A shared bank account didn’t mean I couldn’t buy shoes or that I had to report every purchase to my husband. Joint finances held me accountable for my purchases, which brought out my dormant frugal side. Spending can be a slippery slope; when I am in a little bit of debt, it’s easy to get into a little bit more debt.
Saving money is not, as I used to think, an either/or proposition. Jared and I have had to negotiate what’s important to us as a couple and as individuals. I like to buy new clothes and go out to breakfast; Jared has been wearing the same pair of pants since he was a teenager and would happily eat Vegemite on toast every morning. He likes to bet on the horses, but I would rather go to a movie. In our budget, we make room for little luxuries but always prioritize our larger financial goals. It works, most of the time.
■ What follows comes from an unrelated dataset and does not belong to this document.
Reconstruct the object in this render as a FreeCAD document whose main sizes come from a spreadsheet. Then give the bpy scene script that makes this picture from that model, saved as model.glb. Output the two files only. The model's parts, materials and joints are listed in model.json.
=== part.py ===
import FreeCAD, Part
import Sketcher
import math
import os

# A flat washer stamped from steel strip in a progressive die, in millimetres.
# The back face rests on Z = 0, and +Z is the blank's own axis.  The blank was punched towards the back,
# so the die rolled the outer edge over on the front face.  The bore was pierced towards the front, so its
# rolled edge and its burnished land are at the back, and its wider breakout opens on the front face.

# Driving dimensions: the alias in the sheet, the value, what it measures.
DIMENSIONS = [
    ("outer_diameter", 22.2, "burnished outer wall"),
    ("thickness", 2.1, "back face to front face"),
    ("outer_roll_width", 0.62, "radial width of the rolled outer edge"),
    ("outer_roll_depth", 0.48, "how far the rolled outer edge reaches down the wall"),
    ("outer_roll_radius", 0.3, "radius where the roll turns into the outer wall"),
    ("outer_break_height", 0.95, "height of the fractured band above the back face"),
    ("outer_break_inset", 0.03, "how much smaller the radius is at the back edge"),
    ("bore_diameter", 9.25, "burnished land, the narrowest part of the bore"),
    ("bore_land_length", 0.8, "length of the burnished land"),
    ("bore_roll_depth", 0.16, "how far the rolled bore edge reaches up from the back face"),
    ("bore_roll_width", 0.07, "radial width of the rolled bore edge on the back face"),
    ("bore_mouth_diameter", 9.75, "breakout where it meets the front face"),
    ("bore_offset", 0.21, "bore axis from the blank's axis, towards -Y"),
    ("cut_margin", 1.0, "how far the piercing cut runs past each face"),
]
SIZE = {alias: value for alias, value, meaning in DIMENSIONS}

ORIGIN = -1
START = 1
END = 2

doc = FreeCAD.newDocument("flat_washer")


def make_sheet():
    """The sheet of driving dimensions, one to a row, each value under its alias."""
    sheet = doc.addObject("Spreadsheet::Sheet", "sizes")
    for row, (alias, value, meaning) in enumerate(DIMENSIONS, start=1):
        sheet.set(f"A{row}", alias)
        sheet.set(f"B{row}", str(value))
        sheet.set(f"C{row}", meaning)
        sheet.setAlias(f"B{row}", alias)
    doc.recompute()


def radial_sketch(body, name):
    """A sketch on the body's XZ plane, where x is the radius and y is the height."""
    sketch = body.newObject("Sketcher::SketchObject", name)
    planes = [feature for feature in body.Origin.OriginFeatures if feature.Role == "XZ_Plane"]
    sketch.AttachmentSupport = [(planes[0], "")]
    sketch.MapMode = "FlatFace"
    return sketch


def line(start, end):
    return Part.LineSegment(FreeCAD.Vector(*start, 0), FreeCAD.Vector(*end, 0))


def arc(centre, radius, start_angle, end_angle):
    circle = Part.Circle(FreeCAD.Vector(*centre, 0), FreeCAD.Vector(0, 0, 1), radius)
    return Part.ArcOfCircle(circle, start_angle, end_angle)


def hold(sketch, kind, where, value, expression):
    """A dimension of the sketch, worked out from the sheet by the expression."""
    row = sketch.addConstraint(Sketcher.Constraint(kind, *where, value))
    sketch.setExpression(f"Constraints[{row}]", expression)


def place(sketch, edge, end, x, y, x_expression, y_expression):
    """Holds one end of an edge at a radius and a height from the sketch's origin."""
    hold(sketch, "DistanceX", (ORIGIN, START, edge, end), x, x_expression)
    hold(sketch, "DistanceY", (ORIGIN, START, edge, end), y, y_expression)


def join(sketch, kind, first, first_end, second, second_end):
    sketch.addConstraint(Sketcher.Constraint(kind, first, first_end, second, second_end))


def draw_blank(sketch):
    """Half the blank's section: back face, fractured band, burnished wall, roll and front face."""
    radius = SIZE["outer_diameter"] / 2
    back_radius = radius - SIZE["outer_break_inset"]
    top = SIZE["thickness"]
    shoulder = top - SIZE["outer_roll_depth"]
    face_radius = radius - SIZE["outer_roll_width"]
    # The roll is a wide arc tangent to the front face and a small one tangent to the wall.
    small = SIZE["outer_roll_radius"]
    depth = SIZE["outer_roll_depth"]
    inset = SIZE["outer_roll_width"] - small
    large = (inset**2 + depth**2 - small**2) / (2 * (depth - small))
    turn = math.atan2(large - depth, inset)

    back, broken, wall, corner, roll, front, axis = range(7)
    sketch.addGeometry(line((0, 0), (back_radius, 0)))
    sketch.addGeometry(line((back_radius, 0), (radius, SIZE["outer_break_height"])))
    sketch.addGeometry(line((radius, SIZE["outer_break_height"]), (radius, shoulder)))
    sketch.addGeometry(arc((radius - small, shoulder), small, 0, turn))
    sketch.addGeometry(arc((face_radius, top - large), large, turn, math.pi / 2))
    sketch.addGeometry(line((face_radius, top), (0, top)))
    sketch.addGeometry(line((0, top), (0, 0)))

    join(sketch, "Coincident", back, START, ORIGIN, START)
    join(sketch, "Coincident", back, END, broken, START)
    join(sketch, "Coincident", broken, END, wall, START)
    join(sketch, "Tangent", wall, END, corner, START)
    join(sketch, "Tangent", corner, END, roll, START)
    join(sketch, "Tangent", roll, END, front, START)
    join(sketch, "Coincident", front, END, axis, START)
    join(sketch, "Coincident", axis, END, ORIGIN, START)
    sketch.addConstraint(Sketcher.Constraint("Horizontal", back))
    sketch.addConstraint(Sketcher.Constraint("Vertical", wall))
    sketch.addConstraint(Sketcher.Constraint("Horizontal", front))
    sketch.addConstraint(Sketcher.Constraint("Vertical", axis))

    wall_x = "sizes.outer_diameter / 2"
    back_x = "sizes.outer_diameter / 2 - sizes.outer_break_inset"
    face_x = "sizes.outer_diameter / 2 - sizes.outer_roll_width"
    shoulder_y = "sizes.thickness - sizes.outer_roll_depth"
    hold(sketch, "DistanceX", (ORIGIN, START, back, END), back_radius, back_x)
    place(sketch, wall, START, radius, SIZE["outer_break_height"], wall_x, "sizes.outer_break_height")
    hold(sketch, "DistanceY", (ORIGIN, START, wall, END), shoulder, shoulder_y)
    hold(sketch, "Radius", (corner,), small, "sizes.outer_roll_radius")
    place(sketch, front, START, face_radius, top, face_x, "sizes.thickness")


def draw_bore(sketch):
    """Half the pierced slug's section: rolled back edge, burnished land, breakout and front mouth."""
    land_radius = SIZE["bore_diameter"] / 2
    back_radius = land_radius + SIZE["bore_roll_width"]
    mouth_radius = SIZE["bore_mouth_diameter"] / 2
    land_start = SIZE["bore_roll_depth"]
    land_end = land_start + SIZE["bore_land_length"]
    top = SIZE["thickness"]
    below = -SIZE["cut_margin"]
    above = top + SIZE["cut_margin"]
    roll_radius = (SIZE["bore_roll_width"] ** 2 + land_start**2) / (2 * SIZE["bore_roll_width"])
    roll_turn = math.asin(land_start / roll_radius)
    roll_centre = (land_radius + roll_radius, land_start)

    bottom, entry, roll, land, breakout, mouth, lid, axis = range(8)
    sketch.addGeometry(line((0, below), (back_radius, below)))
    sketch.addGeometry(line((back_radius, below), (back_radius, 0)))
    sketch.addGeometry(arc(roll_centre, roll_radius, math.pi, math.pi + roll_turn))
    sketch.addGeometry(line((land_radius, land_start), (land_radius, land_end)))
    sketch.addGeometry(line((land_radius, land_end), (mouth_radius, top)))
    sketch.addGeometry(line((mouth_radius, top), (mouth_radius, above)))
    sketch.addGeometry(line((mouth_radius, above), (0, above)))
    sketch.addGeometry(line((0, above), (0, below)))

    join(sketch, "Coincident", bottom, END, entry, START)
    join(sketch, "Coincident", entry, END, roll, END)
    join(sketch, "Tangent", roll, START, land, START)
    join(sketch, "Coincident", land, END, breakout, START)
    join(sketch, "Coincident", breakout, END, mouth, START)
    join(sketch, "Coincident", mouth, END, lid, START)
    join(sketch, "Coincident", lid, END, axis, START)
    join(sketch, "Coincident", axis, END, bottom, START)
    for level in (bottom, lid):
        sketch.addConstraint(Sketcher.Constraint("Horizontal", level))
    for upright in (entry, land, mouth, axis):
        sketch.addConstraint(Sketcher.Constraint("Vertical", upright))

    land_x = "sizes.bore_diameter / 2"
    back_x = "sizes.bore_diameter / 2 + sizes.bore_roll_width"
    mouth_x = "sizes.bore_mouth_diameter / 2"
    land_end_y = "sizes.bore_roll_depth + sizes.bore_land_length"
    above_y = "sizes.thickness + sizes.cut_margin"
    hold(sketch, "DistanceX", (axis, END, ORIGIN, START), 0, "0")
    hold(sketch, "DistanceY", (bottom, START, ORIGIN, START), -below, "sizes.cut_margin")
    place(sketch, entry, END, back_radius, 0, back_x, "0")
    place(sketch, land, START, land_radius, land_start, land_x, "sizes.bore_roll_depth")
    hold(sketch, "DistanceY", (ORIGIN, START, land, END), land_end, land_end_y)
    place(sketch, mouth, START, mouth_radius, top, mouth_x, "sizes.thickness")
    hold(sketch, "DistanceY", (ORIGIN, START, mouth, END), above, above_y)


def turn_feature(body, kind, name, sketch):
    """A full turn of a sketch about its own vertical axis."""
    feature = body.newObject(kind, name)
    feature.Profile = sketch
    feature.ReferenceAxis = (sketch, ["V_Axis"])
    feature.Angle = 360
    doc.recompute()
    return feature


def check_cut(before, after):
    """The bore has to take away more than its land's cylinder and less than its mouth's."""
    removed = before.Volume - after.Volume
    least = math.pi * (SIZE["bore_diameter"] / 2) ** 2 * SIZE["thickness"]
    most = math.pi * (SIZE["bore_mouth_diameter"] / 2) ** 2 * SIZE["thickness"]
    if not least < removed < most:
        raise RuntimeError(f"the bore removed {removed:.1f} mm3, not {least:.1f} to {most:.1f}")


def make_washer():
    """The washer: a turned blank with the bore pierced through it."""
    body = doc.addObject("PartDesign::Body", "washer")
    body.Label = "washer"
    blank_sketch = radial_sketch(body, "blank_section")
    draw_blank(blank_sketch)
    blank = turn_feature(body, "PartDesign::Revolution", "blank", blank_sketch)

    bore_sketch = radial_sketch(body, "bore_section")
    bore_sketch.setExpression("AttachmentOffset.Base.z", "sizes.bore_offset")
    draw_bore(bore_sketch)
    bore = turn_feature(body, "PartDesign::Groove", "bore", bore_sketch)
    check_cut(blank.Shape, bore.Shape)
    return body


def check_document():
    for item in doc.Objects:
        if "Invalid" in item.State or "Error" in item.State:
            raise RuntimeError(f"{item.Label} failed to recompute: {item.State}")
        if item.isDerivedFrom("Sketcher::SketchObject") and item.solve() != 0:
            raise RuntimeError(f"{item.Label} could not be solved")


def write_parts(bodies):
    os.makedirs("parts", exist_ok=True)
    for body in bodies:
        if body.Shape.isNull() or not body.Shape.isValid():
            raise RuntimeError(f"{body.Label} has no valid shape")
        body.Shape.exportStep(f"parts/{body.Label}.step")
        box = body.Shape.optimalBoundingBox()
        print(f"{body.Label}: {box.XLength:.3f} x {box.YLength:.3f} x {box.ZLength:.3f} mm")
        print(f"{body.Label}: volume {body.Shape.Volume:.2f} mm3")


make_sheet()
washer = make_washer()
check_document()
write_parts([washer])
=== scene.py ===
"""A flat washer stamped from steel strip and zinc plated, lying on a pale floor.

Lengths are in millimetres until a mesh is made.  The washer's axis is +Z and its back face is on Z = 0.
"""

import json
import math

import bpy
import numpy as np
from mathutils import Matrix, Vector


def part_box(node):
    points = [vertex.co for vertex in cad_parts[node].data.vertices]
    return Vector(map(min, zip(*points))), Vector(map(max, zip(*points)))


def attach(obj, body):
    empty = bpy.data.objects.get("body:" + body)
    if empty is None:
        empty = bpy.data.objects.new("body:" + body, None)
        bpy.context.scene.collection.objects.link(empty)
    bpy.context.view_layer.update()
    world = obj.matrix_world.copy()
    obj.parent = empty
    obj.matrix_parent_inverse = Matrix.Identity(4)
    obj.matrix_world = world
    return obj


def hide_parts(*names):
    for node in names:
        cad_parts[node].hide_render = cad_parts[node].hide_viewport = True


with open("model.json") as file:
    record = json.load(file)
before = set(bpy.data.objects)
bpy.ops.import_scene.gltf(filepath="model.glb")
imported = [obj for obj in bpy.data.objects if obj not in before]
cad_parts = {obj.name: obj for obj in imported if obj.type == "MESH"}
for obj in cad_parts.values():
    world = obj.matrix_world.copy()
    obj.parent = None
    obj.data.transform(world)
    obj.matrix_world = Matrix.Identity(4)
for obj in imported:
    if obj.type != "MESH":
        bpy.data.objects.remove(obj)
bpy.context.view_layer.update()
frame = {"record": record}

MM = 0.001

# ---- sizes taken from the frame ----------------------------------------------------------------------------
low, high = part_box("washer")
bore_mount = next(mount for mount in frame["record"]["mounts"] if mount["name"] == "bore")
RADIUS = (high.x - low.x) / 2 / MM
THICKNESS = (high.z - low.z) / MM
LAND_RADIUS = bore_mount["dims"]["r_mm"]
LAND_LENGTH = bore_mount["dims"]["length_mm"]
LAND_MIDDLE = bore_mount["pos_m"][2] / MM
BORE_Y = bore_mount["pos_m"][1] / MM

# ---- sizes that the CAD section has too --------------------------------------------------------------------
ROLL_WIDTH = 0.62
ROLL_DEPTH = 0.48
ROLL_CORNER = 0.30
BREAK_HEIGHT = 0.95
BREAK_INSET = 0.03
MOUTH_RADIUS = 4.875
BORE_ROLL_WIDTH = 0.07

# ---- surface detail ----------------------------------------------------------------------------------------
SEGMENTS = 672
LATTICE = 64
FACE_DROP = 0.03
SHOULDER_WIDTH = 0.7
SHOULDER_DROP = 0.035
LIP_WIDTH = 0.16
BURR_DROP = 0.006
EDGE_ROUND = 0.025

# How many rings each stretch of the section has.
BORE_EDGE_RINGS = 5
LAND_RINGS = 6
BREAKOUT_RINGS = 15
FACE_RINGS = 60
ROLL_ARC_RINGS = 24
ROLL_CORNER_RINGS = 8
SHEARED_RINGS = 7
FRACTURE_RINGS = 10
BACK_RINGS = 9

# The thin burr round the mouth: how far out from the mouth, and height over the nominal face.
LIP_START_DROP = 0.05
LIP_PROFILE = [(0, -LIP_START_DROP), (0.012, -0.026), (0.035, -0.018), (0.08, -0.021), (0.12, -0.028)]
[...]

We returned to Australia in 2013 and got grown-up jobs in logistics (him) and marketing (me). The next year we bought a house. I resisted the purchase: I’d seen what happened to my parents when they bought property in the US just before the housing bubble burst. In Australia, it’s a different story, particularly when you’re buying close to the coast. Limited space and high demand means that property values go up, rather than down.
The mortgage broker informed us that we had been approved for a loan of up to 800,000 AUD. We both shook our heads, refusing to be drawn into more debt than we could manage. We put down a 70,000 AUD deposit — the nest egg that Jared started before we met — and bought a 435,000 AUD house. (This amount also blows my mind but is under the median price for Newcastle, Australia.)
And I wondered: is there a time when I would have accepted that offer of a higher loan? When I would have been tempted by something a little bit bigger, a little bit nicer? Maybe, if I thought I was going to live there for years to come. Instead, I see the house as an investment that fits into the bigger picture. This year we left our jobs, rented out the house, and are now road-tripping through Australia. It’s an experience that appeals to me more than a pretty house does.
We have made our spending styles compatible, but it is a work in progress. I am still a spender and he is still a saver, which is unlikely to change. The trick is to keep the scales as even as possible in the long run, even if there are imbalances along the way.